Modeling excess sulfur deposition on wetland soils using stable sulfur isotopes

Freshwater wetlands exposed to excess S deposition can potentially store significant amounts of reduced S in soils by dissimilatory sulfate reduction. If this storage is permanent, the harmful environmental effects of S deposition and the accompanying acidity are reduced, particularly on surface waters into which wetlands drain. Total non-sulfate S in freshwater peat is divided into three fractions: reduced inorganic S, ester sulfate and carbon-bonded sulfur (CBS). Each fraction is further divided based on its origin: assimilatory via plant and microbial uptake, and dissimilatory via microbial reduction.
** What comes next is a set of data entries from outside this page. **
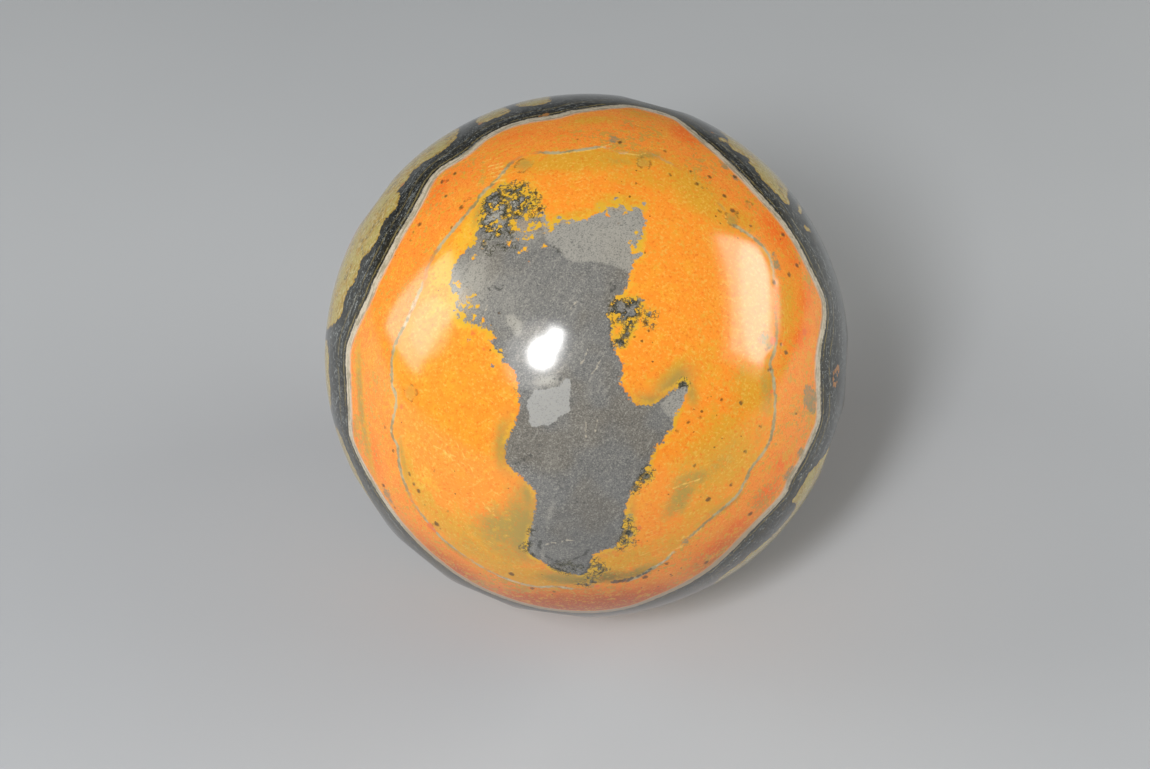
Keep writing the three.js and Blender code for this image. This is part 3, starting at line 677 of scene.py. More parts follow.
@dataclass(frozen=True)
class Outline:
    """A closed, smooth line through given places on the face chart."""

    places: tuple[Place, ...]
    steps: int = 4

    def line(self) -> Field:
        """Draw the line as a Catmull-Rom curve, one point a row."""
        knots = np.array(self.places, float)
        before, after, beyond = np.roll(knots, 1, 0), np.roll(knots, -1, 0), np.roll(knots, -2, 0)
        pieces = []
        for step in range(self.steps):
            t = step / self.steps
            pieces.append(0.5 * (
                2 * knots + (after - before) * t
                + (2 * before - 5 * knots + 4 * after - beyond) * t ** 2
                + (3 * knots - before - 3 * after + beyond) * t ** 3
            ))
        return np.stack(pieces, 1).reshape(-1, 2)

    def inside(self, x: Field, y: Field, reach: float) -> Field:
        """Measure how far places lie inside the line.

        Args:
            x: Their X on the chart.
            y: Their Y on the chart.
            reach: How far outside the line to measure. Places farther out count as this far.

        Returns:
            The distances in millimetres, negative outside.
        """
        starts = self.line()
        ends = np.roll(starts, -1, 0)
        low, high = starts.min(0) - reach, starts.max(0) + reach
        near = (x > low[0]) & (x < high[0]) & (y > low[1]) & (y < high[1])
        px, py = x[near], y[near]
        within = np.zeros(px.shape, bool)
        for (ax, ay), (bx, by) in zip(starts, ends):
            if ay != by:
                within ^= ((ay > py) != (by > py)) & (px < (bx - ax) * (py - ay) / (by - ay) + ax)
        result = np.full(x.shape, -float(reach))
        result[near] = np.where(within, 1, -1) * away_from(starts, ends, px, py)
        return np.maximum(result, -reach)

    def reach_at(self, angles: Field) -> Field:
        """Give how far from the chart's middle the line is, at angles round it in radians."""
        line = self.line()
        turns = np.arctan2(line[:, 1], line[:, 0])
        order = np.argsort(turns)
        return np.interp(angles, turns[order], np.hypot(*line[order].T), period=2 * math.pi)


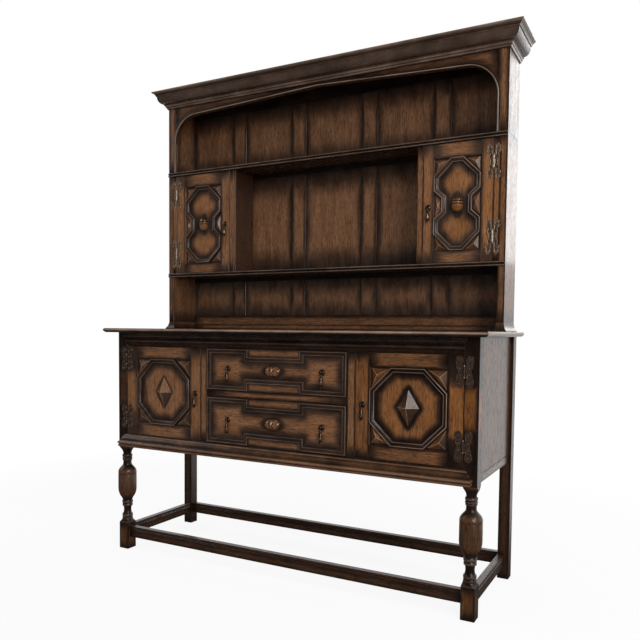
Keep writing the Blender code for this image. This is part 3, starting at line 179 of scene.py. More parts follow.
def oak_material(name, dark, brown, rubbed, shine, coat):
    """Stained oak under wax: near-black stain at the edges, rubbed back to orange brown in
    the middle of each board, with open pores that stay dark and a soft shine."""
    material, tree, shader = new_material(name)
    fibre = add_node(tree, "ShaderNodeAttribute", attribute_name="fibre").outputs["Vector"]
    edges = add_node(tree, "ShaderNodeAttribute", attribute_name="edges")
    wear = add_node(tree, "ShaderNodeAttribute", attribute_name="wear").outputs["Vector"]
    worn, golden, most = add_node(tree, "ShaderNodeSeparateXYZ", {0: wear}).outputs
    parts = add_node(tree, "ShaderNodeSeparateColor", {0: edges.outputs["Color"]})
    nearest = maths(tree, "MINIMUM", parts.outputs[0], parts.outputs[1])
    nearest = maths(tree, "MINIMUM", nearest, parts.outputs[2])
    nearest = maths(tree, "MINIMUM", nearest, edges.outputs["Alpha"])
    nearest = maths(tree, "MINIMUM", nearest, most)

    cloud = streaks(tree, fibre, 90, 45, 2)          # uneven rubbing by hand
    figure = streaks(tree, fibre, 160, 17, 3)        # broad light and dark figure
    growth = streaks(tree, fibre, 75, 4.2, 2)        # growth rings, real ones are 2 to 4 mm
    pores = streaks(tree, fibre, 20, 2.7, 2)         # pores, real ones are 0.3 mm wide: drawn coarser

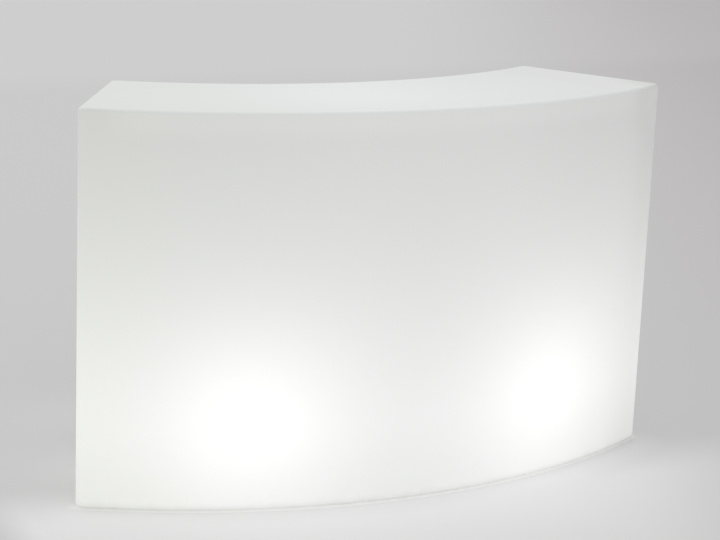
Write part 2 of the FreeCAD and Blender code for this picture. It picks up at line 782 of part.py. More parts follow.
def counter_pieces():
    """Every piece's name with its solids, built round the ring's axis."""
    pieces = {"body_shell": [body_shell()]}
    screws, inserts = [], []
    for level, height in ledge_heights.items():
        for side, panel in zip(("left", "right"), in_both_bays(shelf(height))):
            pieces["shelf_" + level + "_" + side] = [panel]
        for point in shelf_screw_points(height):
            screws += in_both_bays(shelf_screw(point + up * shelf_thickness))
            inserts += in_both_bays(shelf_insert(point))
    pieces["shelf_screws"] = screws
    pieces["shelf_inserts"] = inserts

    light_unit = {
        "light_cover": [light_cover()],
        "light_cover_screws": cover_screws(),
        "light_cover_inserts": cover_inserts(),
        "light_gasket": [light_gasket()],
        "lampholder": [lampholder()],
        "lampholder_sleeve": [lampholder_sleeve()],
        "lampholder_screws": lampholder_screws(),
        "bulb_cap": [bulb_cap()],
        "bulb_housing": [bulb_housing()],
        "bulb_dome": [bulb_dome()],
    }
    for name, solids in light_unit.items():
        pieces[name + "_left"] = [turned_to(solid, -bay_angle) for solid in solids]
        pieces[name + "_right"] = [turned_to(solid, bay_angle) for solid in solids]

    feet = {place: polar(*where) for place, where in foot_places().items()}
    for place, centre in feet.items():
        pieces["foot_pad_" + place] = [foot_pad(centre)]
        pieces["foot_sole_" + place] = [foot_sole(centre)]
        pieces["foot_stud_" + place] = [foot_stud(centre)]
    pieces["foot_inserts"] = [foot_insert(centre) for centre in feet.values()]
    pieces["link_inserts"] = [link_insert(angle, height) for angle, height in link_places()]
    pieces["gland_body"] = [gland_body()]
    pieces["gland_seal"] = [gland_seal()]
    pieces["gland_cap"] = [gland_cap()]
    pieces["gland_locknut"] = [gland_locknut()]
    pieces["vent_plug"] = [vent_plug()]
    return pieces


os.makedirs("parts", exist_ok=True)
for name, solids in counter_pieces().items():
    group = solids[0] if len(solids) == 1 else Part.makeCompound(solids)
    group.translate(Vector(0, axis_offset, 0))
    group.exportStep("parts/" + name + ".step")
    print(name, "solids", len(group.Solids), "valid", group.isValid(), "cm3", round(group.Volume / 1000, 1))
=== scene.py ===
# Curved bar counter, lit from inside: materials, small fittings, floor, light and camera.
import math
import bmesh
import bpy
from mathutils import Matrix, Vector


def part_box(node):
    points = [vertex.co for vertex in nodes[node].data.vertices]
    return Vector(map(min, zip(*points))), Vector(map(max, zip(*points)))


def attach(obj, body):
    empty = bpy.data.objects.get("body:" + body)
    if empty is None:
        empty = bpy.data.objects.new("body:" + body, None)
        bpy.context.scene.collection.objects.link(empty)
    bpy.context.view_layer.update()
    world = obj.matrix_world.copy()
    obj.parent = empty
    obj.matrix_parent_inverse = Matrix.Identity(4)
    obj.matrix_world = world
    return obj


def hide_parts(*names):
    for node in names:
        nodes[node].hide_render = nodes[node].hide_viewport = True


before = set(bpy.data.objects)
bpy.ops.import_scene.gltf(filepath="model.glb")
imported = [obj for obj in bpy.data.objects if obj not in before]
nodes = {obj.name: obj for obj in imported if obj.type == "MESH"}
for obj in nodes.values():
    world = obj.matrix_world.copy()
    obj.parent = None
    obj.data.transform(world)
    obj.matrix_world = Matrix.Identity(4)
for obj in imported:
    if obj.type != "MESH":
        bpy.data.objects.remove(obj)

sides = ("left", "right")
footPlaces = [f"{row}_{column}" for row in ("front", "rear") for column in ("left", "middle", "right")]
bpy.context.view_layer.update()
bpy.ops.object.select_all(action="DESELECT")
print("frame loaded:", len(nodes), "CAD nodes")


cameraView = {
    "place": (-2.5895, -5.1431, 2.0369),
    "yaw": 26.49,            # degrees to the right of straight ahead
    "pitch": 14.20,          # degrees down
    "roll": 2.316,
    "lens": 103.94,
    "sensor": 36.0,
    "sight": 100,            # metres that it sees
}


def makeCamera(values):
    yaw, pitch, roll = (math.radians(values[key]) for key in ("yaw", "pitch", "roll"))
    level = Vector((math.cos(yaw), -math.sin(yaw), 0))
    ahead = Vector((math.sin(yaw) * math.cos(pitch), math.cos(yaw) * math.cos(pitch), -math.sin(pitch)))
    upright = level.cross(ahead)
    right = level * math.cos(roll) + upright * math.sin(roll)
    top = upright * math.cos(roll) - level * math.sin(roll)
    bpy.ops.object.camera_add()
    camera = bpy.context.object
    turn = Matrix((right, top, -ahead)).transposed().to_4x4()
    camera.matrix_world = Matrix.Translation(values["place"]) @ turn
    camera.data.lens = values["lens"]
    camera.data.sensor_width = values["sensor"]
    camera.data.clip_end = values["sight"]
    bpy.context.scene.camera = camera


makeCamera(cameraView)
bpy.context.scene.view_settings.view_transform = "Standard"
print("camera placed")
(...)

The CBS fraction dominates in peat, so the amount of dissimilatory CBS in the soil is a direct measure of the beneficial effect of storage of reduced S. Unfortunately, there is no way to directly measure dissimilatory CBS. A model is developed which, with three assumptions, provides a method to calculate dissimilatory CBS using S pool size and stable isotope measurements. Application of the model to a wetland in the New Jersey Pinelands, U.S.A., shows that large amounts of reduced dissimilatory S are stored in the soil. As a consequence, the impact of S deposition and acidity on the surface water environment is significantly reduced.